What the task requires ▸
Each record below is to be reproduced without any change.

(Records contained in a dataset)
■ ■ ■ ■ ■
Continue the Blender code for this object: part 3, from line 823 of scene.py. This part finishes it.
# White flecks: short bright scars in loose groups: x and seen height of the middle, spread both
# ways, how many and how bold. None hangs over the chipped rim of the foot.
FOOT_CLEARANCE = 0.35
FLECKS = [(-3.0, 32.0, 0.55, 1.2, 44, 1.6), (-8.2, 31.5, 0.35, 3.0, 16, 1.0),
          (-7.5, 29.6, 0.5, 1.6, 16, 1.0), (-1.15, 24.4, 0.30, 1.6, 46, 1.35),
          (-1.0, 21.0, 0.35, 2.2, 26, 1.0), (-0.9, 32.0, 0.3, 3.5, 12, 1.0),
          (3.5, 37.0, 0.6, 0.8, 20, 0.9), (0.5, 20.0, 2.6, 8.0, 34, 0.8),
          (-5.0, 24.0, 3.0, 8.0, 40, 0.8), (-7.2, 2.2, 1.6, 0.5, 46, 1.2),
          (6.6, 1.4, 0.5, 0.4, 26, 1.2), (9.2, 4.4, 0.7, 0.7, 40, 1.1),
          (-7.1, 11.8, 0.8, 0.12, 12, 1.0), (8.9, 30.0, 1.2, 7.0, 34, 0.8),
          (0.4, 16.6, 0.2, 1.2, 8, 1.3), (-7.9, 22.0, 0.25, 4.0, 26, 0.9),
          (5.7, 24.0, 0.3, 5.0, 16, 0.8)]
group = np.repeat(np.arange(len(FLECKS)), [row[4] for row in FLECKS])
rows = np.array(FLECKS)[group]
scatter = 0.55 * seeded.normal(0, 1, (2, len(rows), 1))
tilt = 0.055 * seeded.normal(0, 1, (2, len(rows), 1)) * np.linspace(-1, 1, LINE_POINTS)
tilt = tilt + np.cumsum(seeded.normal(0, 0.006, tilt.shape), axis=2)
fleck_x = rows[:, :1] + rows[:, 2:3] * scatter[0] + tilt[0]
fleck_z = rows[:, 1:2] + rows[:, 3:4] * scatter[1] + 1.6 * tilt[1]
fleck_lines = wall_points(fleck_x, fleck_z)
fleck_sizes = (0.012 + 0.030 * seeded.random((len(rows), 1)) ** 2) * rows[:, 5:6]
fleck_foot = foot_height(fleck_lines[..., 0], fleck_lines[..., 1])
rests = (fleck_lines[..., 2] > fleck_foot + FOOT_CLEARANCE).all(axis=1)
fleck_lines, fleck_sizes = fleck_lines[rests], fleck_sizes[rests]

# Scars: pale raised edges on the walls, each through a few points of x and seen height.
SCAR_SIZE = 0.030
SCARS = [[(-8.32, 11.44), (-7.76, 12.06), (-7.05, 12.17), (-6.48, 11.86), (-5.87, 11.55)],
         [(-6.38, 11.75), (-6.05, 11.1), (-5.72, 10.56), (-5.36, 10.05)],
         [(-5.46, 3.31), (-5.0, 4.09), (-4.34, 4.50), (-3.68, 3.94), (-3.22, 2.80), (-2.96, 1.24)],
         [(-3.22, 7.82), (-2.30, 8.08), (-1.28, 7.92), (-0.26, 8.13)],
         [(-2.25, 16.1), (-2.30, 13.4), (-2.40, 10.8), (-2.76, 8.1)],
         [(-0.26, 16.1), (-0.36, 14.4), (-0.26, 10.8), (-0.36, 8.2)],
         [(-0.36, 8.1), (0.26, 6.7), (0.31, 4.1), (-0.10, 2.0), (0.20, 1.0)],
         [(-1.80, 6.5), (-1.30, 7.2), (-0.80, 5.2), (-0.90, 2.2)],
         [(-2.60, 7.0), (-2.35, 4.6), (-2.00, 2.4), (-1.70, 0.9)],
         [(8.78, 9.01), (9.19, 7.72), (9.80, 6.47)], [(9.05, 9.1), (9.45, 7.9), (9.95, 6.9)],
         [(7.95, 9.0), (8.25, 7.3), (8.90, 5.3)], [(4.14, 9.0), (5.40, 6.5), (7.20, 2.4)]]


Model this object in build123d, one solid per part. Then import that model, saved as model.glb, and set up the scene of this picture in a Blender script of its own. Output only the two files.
■ ■ ■ ■ ■
Reply ▸
Continue the Blender code for this object: part 3, from line 823 of scene.py. This part finishes it.
# White flecks: short bright scars in loose groups: x and seen height of the middle, spread both
# ways, how many and how bold. None hangs over the chipped rim of the foot.
FOOT_CLEARANCE = 0.35
FLECKS = [(-3.0, 32.0, 0.55, 1.2, 44, 1.6), (-8.2, 31.5, 0.35, 3.0, 16, 1.0),
          (-7.5, 29.6, 0.5, 1.6, 16, 1.0), (-1.15, 24.4, 0.30, 1.6, 46, 1.35),
          (-1.0, 21.0, 0.35, 2.2, 26, 1.0), (-0.9, 32.0, 0.3, 3.5, 12, 1.0),
          (3.5, 37.0, 0.6, 0.8, 20, 0.9), (0.5, 20.0, 2.6, 8.0, 34, 0.8),
          (-5.0, 24.0, 3.0, 8.0, 40, 0.8), (-7.2, 2.2, 1.6, 0.5, 46, 1.2),
          (6.6, 1.4, 0.5, 0.4, 26, 1.2), (9.2, 4.4, 0.7, 0.7, 40, 1.1),
          (-7.1, 11.8, 0.8, 0.12, 12, 1.0), (8.9, 30.0, 1.2, 7.0, 34, 0.8),
          (0.4, 16.6, 0.2, 1.2, 8, 1.3), (-7.9, 22.0, 0.25, 4.0, 26, 0.9),
          (5.7, 24.0, 0.3, 5.0, 16, 0.8)]
group = np.repeat(np.arange(len(FLECKS)), [row[4] for row in FLECKS])
rows = np.array(FLECKS)[group]
scatter = 0.55 * seeded.normal(0, 1, (2, len(rows), 1))
tilt = 0.055 * seeded.normal(0, 1, (2, len(rows), 1)) * np.linspace(-1, 1, LINE_POINTS)
tilt = tilt + np.cumsum(seeded.normal(0, 0.006, tilt.shape), axis=2)
fleck_x = rows[:, :1] + rows[:, 2:3] * scatter[0] + tilt[0]
fleck_z = rows[:, 1:2] + rows[:, 3:4] * scatter[1] + 1.6 * tilt[1]
fleck_lines = wall_points(fleck_x, fleck_z)
fleck_sizes = (0.012 + 0.030 * seeded.random((len(rows), 1)) ** 2) * rows[:, 5:6]
fleck_foot = foot_height(fleck_lines[..., 0], fleck_lines[..., 1])
rests = (fleck_lines[..., 2] > fleck_foot + FOOT_CLEARANCE).all(axis=1)
fleck_lines, fleck_sizes = fleck_lines[rests], fleck_sizes[rests]

# Scars: pale raised edges on the walls, each through a few points of x and seen height.
SCAR_SIZE = 0.030
SCARS = [[(-8.32, 11.44), (-7.76, 12.06), (-7.05, 12.17), (-6.48, 11.86), (-5.87, 11.55)],
         [(-6.38, 11.75), (-6.05, 11.1), (-5.72, 10.56), (-5.36, 10.05)],
         [(-5.46, 3.31), (-5.0, 4.09), (-4.34, 4.50), (-3.68, 3.94), (-3.22, 2.80), (-2.96, 1.24)],
         [(-3.22, 7.82), (-2.30, 8.08), (-1.28, 7.92), (-0.26, 8.13)],
         [(-2.25, 16.1), (-2.30, 13.4), (-2.40, 10.8), (-2.76, 8.1)],
         [(-0.26, 16.1), (-0.36, 14.4), (-0.26, 10.8), (-0.36, 8.2)],
         [(-0.36, 8.1), (0.26, 6.7), (0.31, 4.1), (-0.10, 2.0), (0.20, 1.0)],
         [(-1.80, 6.5), (-1.30, 7.2), (-0.80, 5.2), (-0.90, 2.2)],
         [(-2.60, 7.0), (-2.35, 4.6), (-2.00, 2.4), (-1.70, 0.9)],
         [(8.78, 9.01), (9.19, 7.72), (9.80, 6.47)], [(9.05, 9.1), (9.45, 7.9), (9.95, 6.9)],
         [(7.95, 9.0), (8.25, 7.3), (8.90, 5.3)], [(4.14, 9.0), (5.40, 6.5), (7.20, 2.4)]]


Model this object in build123d, one solid per part. Then import that model, saved as model.glb, and set up the scene of this picture in a Blender script of its own. Output only the two files.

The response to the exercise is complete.